By the time I got to Wendover, it had turned to rain, and I had a tail wind the rest of the way back to the Salt Lake Valley. My treks to Death Valley in February, the President's day weekend, have had some dicey weather, both coming and going, and one year, after riding in the snow, all the way from Nephi home, it was on my dirt road, that I ended up having trouble, and having to get help to get my bike out of a snow bank and back to the garage. I am not sure that I will ever try to leave Salt Lake in January or February for Death Valley on a motorcycle again.

I happened to be channel surfing last weekend; I don't have cable or satellite, I have never seen Big Love, Sister Wives, Sex in the City, Mad Men or the Sopranos, so its just local stations and I ran across a program on channel 9, part of the Utah Education Network, it was a program about the Great Basin and chronicled several characters of the desert. It was a fascinating program and offered similar feelings about the Great Basin that I feel and have voiced on this blog. There was a character who for years lived at the Wendover Dump, a man who built a shrine and raised a family almost right off the freeway, and the world's shortest hitchhiker, who was a double amputee and walked, after a fashion with crutches and swinging his legs and using his knees as feet. He was once picked up by the then Governor of Nevada Paul Laxalt and after the Governor, bought the hitchhiker a six pack of beer, he had his driver, drive the hitchhiker any where in the State he wanted to go.

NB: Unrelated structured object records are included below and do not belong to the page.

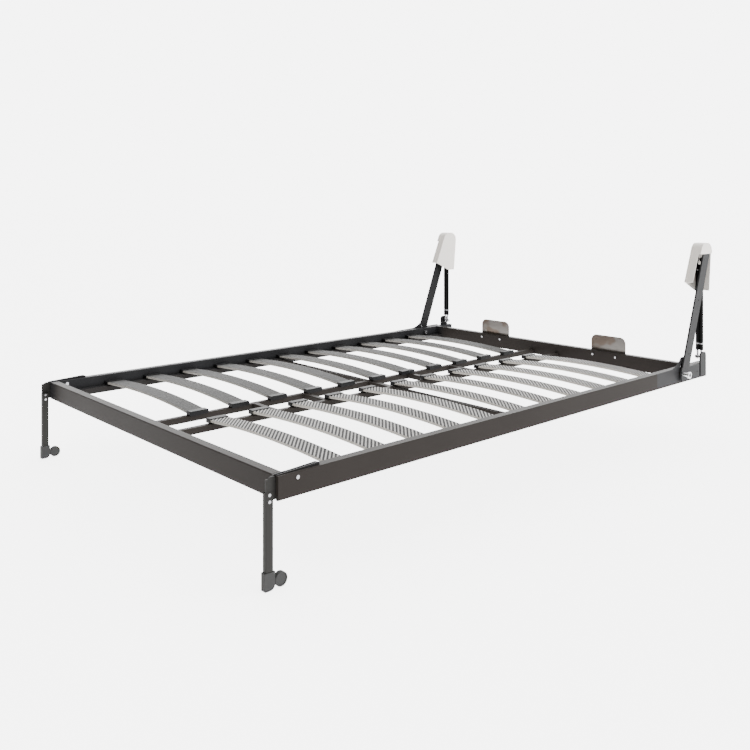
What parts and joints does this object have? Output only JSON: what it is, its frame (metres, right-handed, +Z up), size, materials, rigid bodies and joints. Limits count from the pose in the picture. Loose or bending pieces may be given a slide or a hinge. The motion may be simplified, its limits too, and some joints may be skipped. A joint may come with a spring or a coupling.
{
  "type": "fold down wall bed mechanism",
  "caption": "Double slatted bed frame on two leaning wall brackets, with gas springs, white covers and folding legs, swinging up by a quarter turn.",
  "frame": {"origin": "On the floor, under the middle of the bounding box.", "axes": "+X to the bed's right side seen from the foot, +Y from foot to head, +Z up."},
  "size_m": [1.48, 2.1498, 0.741],
  "materials": {
    "rail_grey": "satin grey powder coat",
    "bracket_grey": "satin grey powder coat",
    "dark_steel": "dark grey powder coat",
    "cover_white": "satin off-white plastic",
    "bright_zinc": "bright zinc plated steel",
    "plate_zinc": "satin zinc plated steel",
    "black_plastic": "matt black plastic",
    "slat_finish": "coated bent plywood with a woven texture",
    "spring_black": "gloss black paint",
    "foot_rubber": "dark grey rubber",
    "bush_bronze": "plain bearing bronze"
  },
  "bodies": {
    "wall_side": {"right_wall_bracket": "bracket_grey", "left_wall_bracket": "bracket_grey", "right_spring_cover": "cover_white", "left_spring_cover": "cover_white", "right_pivot_stud": "bright_zinc", "left_pivot_stud": "bright_zinc", "right_upper_spring_pin": "bright_zinc", "left_upper_spring_pin": "bright_zinc"},
    "bed_frame": {"right_side_rail": "rail_grey", "left_side_rail": "rail_grey", "foot_rail": "rail_grey", "head_rail": "rail_grey", "right_slat_ledge": "rail_grey", "left_slat_ledge": "rail_grey", "right_centre_rail": "rail_grey", "left_centre_rail": "rail_grey", "cross_ties": "rail_grey", "mid_crossbar": "rail_grey", "right_hinge_plate": "bracket_grey", "left_hinge_plate": "bracket_grey", "right_spring_ear": "bracket_grey", "left_spring_ear": "bracket_grey", "ear_bolts": "bracket_grey", "pivot_bushes": "bush_bronze", "hinge_rivets": "bright_zinc", "right_mattress_stop": "plate_zinc", "left_mattress_stop": "plate_zinc", "stop_bolts": "bright_zinc", "right_outer_slat_holders": "black_plastic", "right_inner_slat_holders": "black_plastic", "left_outer_slat_holders": "black_plastic", "left_inner_slat_holders": "black_plastic", "slat_pair_01": "slat_finish", "slat_pair_02": "slat_finish", "slat_pair_03": "slat_finish", "slat_pair_04": "slat_finish", "slat_pair_05": "slat_finish", "slat_pair_06": "slat_finish", "slat_pair_07": "slat_finish", "slat_pair_08": "slat_finish", "slat_pair_09": "slat_finish", "slat_pair_10": "slat_finish", "slat_pair_11": "slat_finish", "leg_pivot_bolts": "bright_zinc", "right_leg_guide": "black_plastic", "left_leg_guide": "black_plastic"},
    "right_leg": {"right_leg_plate": "dark_steel", "right_leg_tube": "dark_steel", "right_leg_rivets": "bright_zinc", "right_foot": "foot_rubber"},
    "left_leg": {"left_leg_plate": "dark_steel", "left_leg_tube": "dark_steel", "left_leg_rivets": "bright_zinc", "left_foot": "foot_rubber"},
    "right_cylinders": {"right_gas_cylinders": "spring_black"},
    "left_cylinders": {"left_gas_cylinders": "spring_black"},
    "right_rods": {"right_gas_rods": "bright_zinc"},
    "left_rods": {"left_gas_rods": "bright_zinc"}
  },
  "joints": [
    {"name": "bed_fold", "type": "hinge", "parent": "wall_side", "child": "bed_frame", "pos_m": [0, 0.84412, 0.245], "axis": [-1, 0, 0], "range_deg": [0, 90]},
    {"name": "right_leg_fold", "type": "hinge", "parent": "bed_frame", "child": "right_leg", "pos_m": [0.686, -0.98688, 0.253], "axis": [1, 0, 0], "range_deg": [0, 83]},
    {"name": "right_spring_swing", "type": "hinge", "parent": "wall_side", "child": "right_cylinders", "pos_m": [0.6922, 1.02112, 0.675], "axis": [-1, 0, 0], "range_deg": [0, 12.74]},
    {"name": "right_spring_stroke", "type": "slide", "parent": "right_cylinders", "child": "right_rods", "axis": [0, 0, -1], "range_m": [0, 0.2348]},
    {"name": "left_leg_fold", "type": "hinge", "parent": "bed_frame", "child": "left_leg", "pos_m": [-0.686, -0.98688, 0.253], "axis": [1, 0, 0], "range_deg": [0, 83]},
    {"name": "left_spring_swing", "type": "hinge", "parent": "wall_side", "child": "left_cylinders", "pos_m": [-0.6922, 1.02112, 0.675], "axis": [-1, 0, 0], "range_deg": [0, 12.74]},
    {"name": "left_spring_stroke", "type": "slide", "parent": "left_cylinders", "child": "left_rods", "axis": [0, 0, -1], "range_m": [0, 0.2348]}
  ],
  "couplings": [
    {"joint": "right_spring_swing", "follows": "bed_fold", "ratio": 0.13932},
    {"joint": "right_spring_stroke", "follows": "bed_fold", "m_per_rad": 0.14886},
    {"joint": "left_spring_swing", "follows": "bed_fold", "ratio": 0.13932},
    {"joint": "left_spring_stroke", "follows": "bed_fold", "m_per_rad": 0.14886}
  ]
}
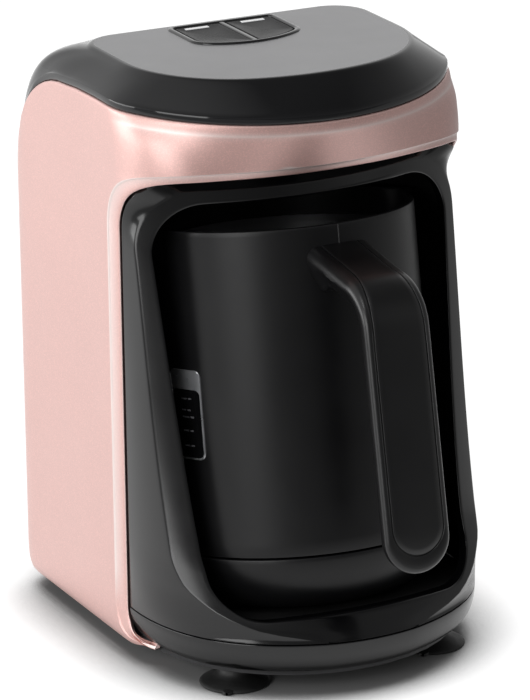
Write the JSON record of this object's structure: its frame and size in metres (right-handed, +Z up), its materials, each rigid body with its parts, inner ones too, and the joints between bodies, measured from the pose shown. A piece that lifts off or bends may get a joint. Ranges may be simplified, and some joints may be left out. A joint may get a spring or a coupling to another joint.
{
  "type": "electric turkish coffee maker",
  "caption": "Countertop coffee maker with a rounded housing, an open front niche, two top buttons and a leaning lift-out heated pot with a side-hung handle.",
  "frame": {"origin": "centre of the bounding box in plan, on the surface that the feet stand on", "axes": "+Z up and the longest extent, +X to the right seen from the front and the shortest extent, -Y to the front where the handle is"},
  "size_m": [0.16, 0.2414, 0.2645],
  "materials": {
    "rose_paint": "metallic rose lacquer, satin gloss",
    "cap_black": "glossy bevel, satin flat top",
    "gloss_black": "high gloss",
    "satin_black": "fine grain",
    "niche_black": "fine grain, satin",
    "sensor_grey": "smooth",
    "contact_brass": "plated",
    "button_black": "high gloss",
    "light_white": "translucent white",
    "natural_white": "natural nylon",
    "board_green": "solder mask",
    "screw_steel": "zinc plated",
    "relay_blue": "moulded",
    "capacitor_grey": "shrink sleeve",
    "wire_white": "insulation",
    "foot_rubber": "matt",
    "pot_black": "satin, fine grain",
    "seal_silicone": "matt silicone",
    "cup_steel": "drawn and brushed",
    "heater_aluminium": "cast",
    "grip_black": "satin",
    "gauge_silver": "printed foil, black field"
  },
  "bodies": {
    "housing": {"outer_shell": "rose_paint", "top_cap": "cap_black", "rear_cover": "satin_black", "front_fascia": "gloss_black", "base_ring": "gloss_black", "foot_plate": "satin_black", "niche_liner": "niche_black", "niche_floor": "niche_black", "niche_ceiling": "niche_black", "boil_sensor": "sensor_grey", "socket_block": "satin_black", "contact_pins": "contact_brass", "button_frame": "gloss_black", "control_board": "board_green", "tact_switches": "satin_black", "indicator_leds": "light_white", "buzzer": "satin_black", "board_screws": "screw_steel", "power_board": "board_green", "mains_relay": "relay_blue", "filter_capacitor": "capacitor_grey", "wiring_loom": "wire_white", "cord_gland": "foot_rubber", "foot_cups": "foot_rubber", "foot_studs": "screw_steel", "plate_screws": "screw_steel", "rear_screws": "screw_steel"},
    "pot": {"pot_shell": "pot_black", "seal_ring": "seal_silicone", "pot_cup": "cup_steel", "pot_base": "pot_black", "heater_plate": "heater_aluminium", "heating_ring": "heater_aluminium", "thermostat": "natural_white", "contact_block": "satin_black", "grip": "grip_black", "grip_inlay": "grip_black", "grip_screws": "screw_steel", "level_gauge": "gauge_silver"},
    "left_button": {"left_button": "button_black", "left_light_bar": "light_white", "left_plunger": "natural_white"},
    "right_button": {"right_button": "button_black", "right_light_bar": "light_white", "right_plunger": "natural_white"}
  },
  "joints": [
    {"name": "pot_slide", "type": "slide", "parent": "housing", "child": "pot", "axis": [0, -0.9886, 0.1504], "range_m": [0, 0.16]},
    {"name": "left_button_press", "type": "slide", "parent": "housing", "child": "left_button", "axis": [0, 0, -1], "range_m": [0, 0.0015], "stiffness_N_per_m": 1000, "springref_m": -0.0005},
    {"name": "right_button_press", "type": "slide", "parent": "housing", "child": "right_button", "axis": [0, 0, -1], "range_m": [0, 0.0015], "stiffness_N_per_m": 1000, "springref_m": -0.0005}
  ]
}
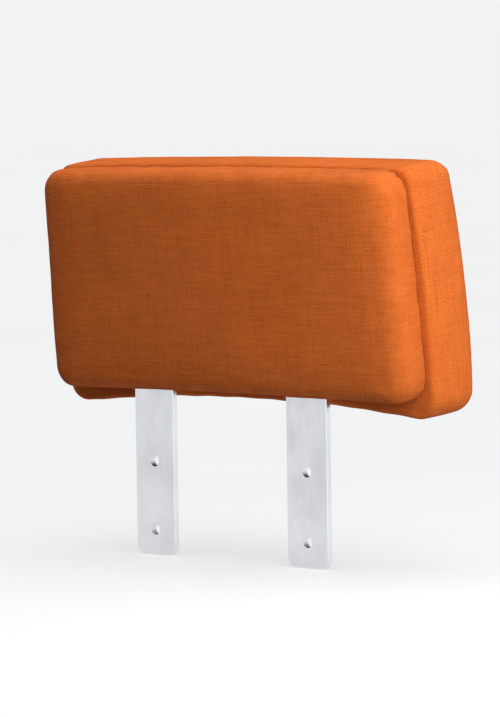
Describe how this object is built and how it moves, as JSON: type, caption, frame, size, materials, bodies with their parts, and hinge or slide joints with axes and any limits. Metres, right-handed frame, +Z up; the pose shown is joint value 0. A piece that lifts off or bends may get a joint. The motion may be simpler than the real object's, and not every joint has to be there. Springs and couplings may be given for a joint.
{
  "type": "chair headrest",
  "caption": "Upholstered office chair headrest that slides up and down on two flat metal bars, with bolt holes at their feet for a backrest frame.",
  "frame": {"origin": "centre of the four bolt holes, on the bars' front faces", "axes": "+X to the sitter's left, +Y towards the back of the headrest, +Z up along the bars"},
  "size_m": [0.2794, 0.0747, 0.2318],
  "materials": {
    "bar_metal": "satin chrome plated flat steel",
    "zinc_steel": "zinc plated",
    "spring_steel": "blued spring steel",
    "cover_fabric": "orange wool-look weave with a slight heather",
    "wadding": "polyester wadding",
    "foam": "moulded polyurethane foam",
    "plywood": "bare plywood",
    "hardboard": "bare hardboard",
    "pine": "bare softwood",
    "nylon": "black nylon",
    "brake_plastic": "acetal",
    "rubber": "black rubber"
  },
  "bodies": {
    "bars": {"bar_left": "bar_metal", "bar_right": "bar_metal", "stop_screw_left": "zinc_steel", "stop_screw_right": "zinc_steel"},
    "pad": {"front_cover": "cover_fabric", "front_wadding": "wadding", "front_foam": "foam", "core_board": "plywood", "staples_front": "zinc_steel", "staples_rear": "zinc_steel", "rear_cover": "cover_fabric", "rear_wadding": "wadding", "rear_board": "hardboard", "batten_bottom": "pine", "batten_top": "pine", "batten_left": "pine", "batten_right": "pine", "guide_left": "nylon", "guide_plate_left": "zinc_steel", "brake_shoe_left": "brake_plastic", "leaf_spring_left": "spring_steel", "bump_stop_left": "rubber", "guide_right": "nylon", "guide_plate_right": "zinc_steel", "brake_shoe_right": "brake_plastic", "leaf_spring_right": "spring_steel", "bump_stop_right": "rubber", "guide_screws": "zinc_steel", "tee_nuts": "zinc_steel", "plate_screws": "zinc_steel", "panel_studs": "nylon", "stud_sockets": "nylon"}
  },
  "joints": [
    {"name": "height_slide", "type": "slide", "parent": "bars", "child": "pad", "axis": [0, 0, 1], "range_m": [0, 0.04]}
  ]
}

It ended with a segment surrounding the black rock desert where they hold the burning man festival and a man who had placed signs all over the desert near the Playa of Gerlach.

I am waiting till it warms up a little to fix my bike. I have the heli coil parts and some instructions down loaded from the Internet on how to re-drill and tap for the insert, and after I have done that, it will just take me putting in the new spark plug and I will be back to chasing western sunsets around the Great Basin and the Mountain States.